Jeong notes that the won has risen about 3 percent but Dubai crude is up about 15 percent since the start of this year.
“One cannot expect any currency to fluctuate as much as commodities do, but the authorities are said to have managed to keep it relatively weak to sustain growth,” Jeong said. Korea’s BOK, like many other emerging market central banks, has a policy of intervening into the foreign exchange market to smooth volatility and slow the pace of appreciation.
SERI sees a strong correlation between the won/dollar rate and inflation, pointing to a need for a faster rise in the currency. It said inflation would rise 0.3 percent per 10 percent drop in the won against the dollar. It expects inflation to drop by 0.7 percent for every 10 percent gain in the won against the greenback. The won closed at 1,119 to the dollar on Friday.
Kwon Young-sun, an economist at Nomura Securities, says a stronger won against the dollar would strengthen the buying power of oil especially.
“Korea exporters in auto, electronics and IT industries are in direct competition with Japanese companies, so a stronger won against the U.S. dollar won’t affect them much unless the won/yen rate moves,” Kwon said.
“It needs a stronger won to manage oil prices, which are expected to go higher,” he added.
Emerging market currencies are widely expected to rise within the next few weeks as the liquidity operation by the European central bank spills over. European banks on Feb. 29 tapped the ECB for 529.53 billion euros in the second offer of the region’s refinancing program. Their first liquidity operation from December boosted emerging currencies of Europe and Asia.
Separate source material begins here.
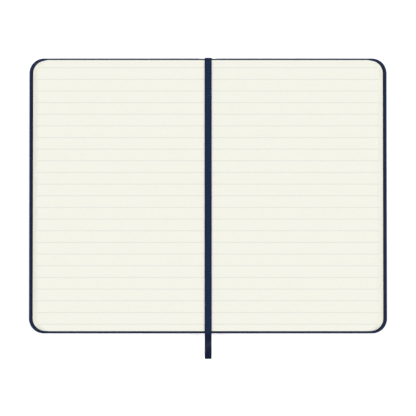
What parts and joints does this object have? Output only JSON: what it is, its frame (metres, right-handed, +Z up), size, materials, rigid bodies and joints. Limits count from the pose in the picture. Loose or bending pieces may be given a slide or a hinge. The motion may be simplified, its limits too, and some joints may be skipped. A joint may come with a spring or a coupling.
{
  "type": "pocket logbook",
  "caption": "Open case-bound pocket logbook with ruled pages, two hinged rounded-corner covers, sewn sections that fold shut, a turning leaf and a ribbon marker.",
  "frame": {"origin": "centre of the open book's base, on the surface it lies on, midway between head and tail and under the gutter", "axes": "+X towards the right-hand page's fore-edge, +Y towards the head of the pages, +Z up"},
  "size_m": [0.182, 0.153, 0.0073],
  "materials": {
    "navy_leatherette": "fine-grained leatherette, satin",
    "grey_board": "grey bookbinding board",
    "endpaper": "cream endpaper, matt",
    "ruled_paper": "ivory writing paper with faint 6 mm ruling, matt",
    "spine_card": "manila card",
    "spine_mull": "open-weave mull",
    "sewing_thread": "linen thread",
    "ribbon_weave": "woven navy ribbon with dark selvedges"
  },
  "bodies": {
    "right_block": {"section_07": "ruled_paper", "back_spine_covering": "navy_leatherette", "back_spine_card": "spine_card", "back_spine_lining": "spine_mull", "back_sewing_thread": "sewing_thread"},
    "left_block": {"section_06": "ruled_paper", "left_top_leaf": "ruled_paper", "front_spine_covering": "navy_leatherette", "front_spine_card": "spine_card", "front_spine_lining": "spine_mull", "front_sewing_thread": "sewing_thread"},
    "turning_leaf": {"right_top_leaf": "ruled_paper"},
    "front_cover": {"front_covering": "navy_leatherette", "front_board": "grey_board", "front_pastedown": "endpaper"},
    "back_cover": {"back_covering": "navy_leatherette", "back_board": "grey_board", "back_pastedown": "endpaper"},
    "left_section_05": {"section_05": "ruled_paper"},
    "left_section_04": {"section_04": "ruled_paper"},
    "left_section_03": {"section_03": "ruled_paper"},
    "left_section_02": {"section_02": "ruled_paper"},
    "left_section_01": {"section_01": "ruled_paper", "front_flyleaf": "endpaper"},
    "right_section_08": {"section_08": "ruled_paper"},
    "right_section_09": {"section_09": "ruled_paper"},
    "right_section_10": {"section_10": "ruled_paper"},
    "right_section_11": {"section_11": "ruled_paper"},
    "right_section_12": {"section_12": "ruled_paper", "back_flyleaf": "endpaper"},
    "ribbon_end": {"ribbon_anchor": "ribbon_weave"},
    "ribbon": {"ribbon_marker": "ribbon_weave"}
  },
  "joints": [
    {"name": "gutter_fold", "type": "hinge", "parent": "right_block", "child": "left_block", "pos_m": [0, 0, 0.00715], "axis": [0, 1, 0], "range_deg": [0, 179.9]},
    {"name": "front_cover_hinge", "type": "hinge", "parent": "left_block", "child": "front_cover", "pos_m": [-0.0006, 0, 0], "axis": [0, 1, 0], "range_deg": [-90, 0]},
    {"name": "back_cover_hinge", "type": "hinge", "parent": "right_block", "child": "back_cover", "pos_m": [0.0006, 0, 0], "axis": [0, -1, 0], "range_deg": [-90, 0]},
    {"name": "leaf_turn", "type": "hinge", "parent": "right_block", "child": "turning_leaf", "pos_m": [0.002, 0, 0.0074], "axis": [0, 1, 0], "range_deg": [-179.9, 0]},
    {"name": "left_shear_05", "type": "slide", "parent": "left_block", "child": "left_section_05", "axis": [1, 0, 0], "range_m": [-0.00005, 0.00039]},
    {"name": "left_shear_04", "type": "slide", "parent": "left_block", "child": "left_section_04", "axis": [1, 0, 0], "range_m": [-0.00005, 0.00073]},
    {"name": "left_shear_03", "type": "slide", "parent": "left_block", "child": "left_section_03", "axis": [1, 0, 0], "range_m": [-0.00005, 0.00107]},
    {"name": "left_shear_02", "type": "slide", "parent": "left_block", "child": "left_section_02", "axis": [1, 0, 0], "range_m": [-0.00005, 0.00141]},
    {"name": "left_shear_01", "type": "slide", "parent": "left_block", "child": "left_section_01", "axis": [1, 0, 0], "range_m": [-0.00005, 0.00175]},
    {"name": "right_shear_08", "type": "slide", "parent": "right_block", "child": "right_section_08", "axis": [-1, 0, 0], "range_m": [-0.00005, 0.00039]},
    {"name": "right_shear_09", "type": "slide", "parent": "right_block", "child": "right_section_09", "axis": [-1, 0, 0], "range_m": [-0.00005, 0.00073]},
    {"name": "right_shear_10", "type": "slide", "parent": "right_block", "child": "right_section_10", "axis": [-1, 0, 0], "range_m": [-0.00005, 0.00107]},
    {"name": "right_shear_11", "type": "slide", "parent": "right_block", "child": "right_section_11", "axis": [-1, 0, 0], "range_m": [-0.00005, 0.00141]},
    {"name": "right_shear_12", "type": "slide", "parent": "right_block", "child": "right_section_12", "axis": [-1, 0, 0], "range_m": [-0.00005, 0.00175]},
    {"name": "ribbon_shift", "type": "slide", "parent": "right_block", "child": "ribbon_end", "axis": [1, 0, 0], "range_m": [-0.00005, 0.00305], "deforming": ["ribbon_anchor"]},
    {"name": "ribbon_lift", "type": "hinge", "parent": "ribbon_end", "child": "ribbon", "pos_m": [0.00015, 0.06895, 0.00715], "axis": [1, 0, 0], "range_deg": [-150, 0], "deforming": ["ribbon_marker"]}
  ],
  "couplings": [
    {"joint": "left_shear_05", "follows": "gutter_fold", "m_per_rad": 0.00010829},
    {"joint": "left_shear_04", "follows": "gutter_fold", "m_per_rad": 0.00021657},
    {"joint": "left_shear_03", "follows": "gutter_fold", "m_per_rad": 0.00032486},
    {"joint": "left_shear_02", "follows": "gutter_fold", "m_per_rad": 0.00043314},
    {"joint": "left_shear_01", "follows": "gutter_fold", "m_per_rad": 0.00054143},
    {"joint": "right_shear_08", "follows": "gutter_fold", "m_per_rad": 0.00010829},
    {"joint": "right_shear_09", "follows": "gutter_fold", "m_per_rad": 0.00021657},
    {"joint": "right_shear_10", "follows": "gutter_fold", "m_per_rad": 0.00032486},
    {"joint": "right_shear_11", "follows": "gutter_fold", "m_per_rad": 0.00043314},
    {"joint": "right_shear_12", "follows": "gutter_fold", "m_per_rad": 0.00054143},
    {"joint": "ribbon_shift", "follows": "gutter_fold", "m_per_rad": 0.00095546}
  ]
}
Foreign investments into local stocks totaled a net of 3.9 trillion won in February, adding to the sum of 10.1 trillion won for this year alone. The net inflow for the past two months recouped 9.57 trillion won of outflow during November this year.
Net foreign holdings of local bonds rose by 1.8 trillion won ($1.6 billion) to 86 trillion won in February, according to the Financial Supervisory Service.